The findings come as NASA and other space agencies send more spacecraft and robots to the Red Planet to better understand how life-friendly Mars was in the past — and whether certain spots were better suited for living things than others.
Recent research has shown that the northwest side of Arsia Mons may have been covered in glacier ice, judging by marks in the terrain that resemble those left by glaciers in Antarctica’s McMurdo Dry Valleys. Around that time, about 210 million years ago, the volcano was active, spewing out lava from beneath the ground and melting some of the thick layer of glacial ice above.
Scanlon looked for certain shapes in the lava that would reveal the conditions under which the lava was coming out. She found a number of striking forms, including pillow-like lava, which extrude into giant rounded globules. On Earth, these pillows form under immense pressure at the bottom of the ocean. On Mars, it could mean the lava was under extreme pressure because it was squeezing out from underneath a glacier.
Two of the liquid bubbles caused by subsequent melting in the solid glacial ice would have held about 40 cubic kilometers of water each, making each of them roughly a third the size of Lake Tahoe. The water in these deposits could have remained liquid for centuries or more, the researchers said.
Microbes trapped in a subglacial lake, in freezing temperatures, total darkness and high pressures may sound extreme, but organisms do it on Earth too. A recent study of ice cores from a subglacial lake in Antarctica found DNA from a variety of microbes living more than 2 miles beneath the ice.
Of course, even a potentially life-friendly zone like Arsia Mons would not have lasted long on geological timescales.
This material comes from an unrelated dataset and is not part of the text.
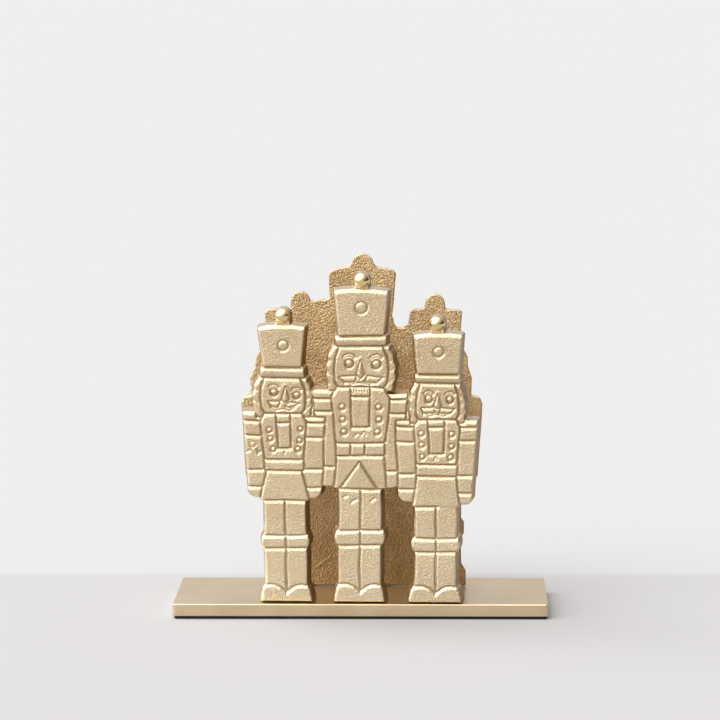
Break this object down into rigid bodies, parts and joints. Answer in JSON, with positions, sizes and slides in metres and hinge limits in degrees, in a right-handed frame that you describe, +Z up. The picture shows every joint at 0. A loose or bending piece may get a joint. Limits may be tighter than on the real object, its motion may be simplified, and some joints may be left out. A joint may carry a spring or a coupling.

At its best, it could have potentially hosted microbes that had already emerged billions of years before, when Mars might have been warmer and wetter.
So the most important thing to understand is whether Mars was habitable more than 3.5 billion years ago, very early in its history, Scanlon noted. If not, then Arsia Mons’ habitability is probably moot. NASA’s Curiosity rover recently dug up some rock in Gale Crater and found some very watery environments rich in chemical building blocks for life. Just before the launch of the atmosphere-testing MAVEN mission last year, NASA released a stunning video of a past Mars, filled with puffy clouds and blue lakes.
But whether much of Mars was so life-friendly, and how long this wet era may have lasted, is up for debate. The less common these life-friendly spots were, and the shorter-lived they were, the less likely that life was able to emerge on the Red Planet. For now, the jury’s out on that mystery.
“If we can confirm that there was life around then, then our next question is, how long was it able to survive, and could there still be dormant microbes lying somewhere around on the surface?” Scanlon said. “I think Arsia Mons would be a good site to answer questions like that — if that does become a question.”